Each line containing the word "manifold" should be found and copied.
+--
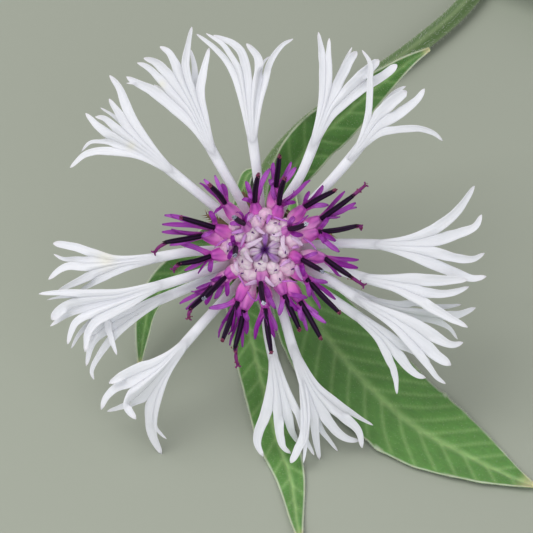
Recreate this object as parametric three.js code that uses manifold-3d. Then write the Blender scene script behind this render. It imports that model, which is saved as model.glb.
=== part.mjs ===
// A mountain cornflower, cut and laid on a surface: the head leans back on its own axis and props itself on
// its lower ray tips, the stem curves down behind it and lies along the surface, and six leaves spread from
// it. Millimetres, +Z up. The origin is the middle of the flat spot under the stem, and the head is at the
// -Y end.
import * as THREE from "three";
import { mergeVertices } from "three/addons/utils/BufferGeometryUtils.js";
import Module from "manifold-3d";

const wasm = await Module();
wasm.setup();

// Driving dimensions
const HEAD = new THREE.Vector3(-51, -144, 28.2); // middle of the mouth that the florets stand in
const TILT = Math.PI / 4; // rise of the head's axis over the surface
const EYE = 450; // distance in front of the head that its outlines were read from
const CLEAR = 0.3; // gap between neighbouring pieces
const TURNED_SIDES = 14;
const PETAL_THICKNESS = 0.62;
const LOBE_THICKNESS = 0.6;
const LEAF_THICKNESS = 0.7;

// Head frame: u to the right, v up and w along the axis towards the front
const RIGHT = new THREE.Vector3(1, 0, 0);
const UP = new THREE.Vector3(0, Math.sin(TILT), Math.cos(TILT));
const AXIS = new THREE.Vector3(0, -Math.cos(TILT), Math.sin(TILT));
const HEAD_FRAME = new THREE.Matrix4()
  .makeBasis(RIGHT, AXIS, UP.clone().negate())
  .setPosition(HEAD);

// Ray florets. Each has a slender tube, read along its middle, a height of its throat on the axis (lift),
// and lobes: width, height of the tip on the axis, then the middle line from the throat out to the tip.
const RAY_HUB = { radius: 4.9, bottom: -5.2, top: -2.6, rootRadius: 4, rootHeight: -3.3, rise: -0.6 };
const TUBE = { sides: 5, steps: 3, radii: [0.77, 0.87, 0.97, 1.06], throat: 0.92 };
const LIMB = { steps: 2, thickness: 0.9, start: 2, reach: 0.36, flare: 0.62, margin: 0.9 };
const LOBE = { steps: 3, start: 0.3, bow: 1.5, shares: [0.72, 1, 0.85, 0.26] };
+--
**TASK RESPONSE:**
Recreate this object as parametric three.js code that uses manifold-3d. Then write the Blender scene script behind this render. It imports that model, which is saved as model.glb.
import Module from "manifold-3d";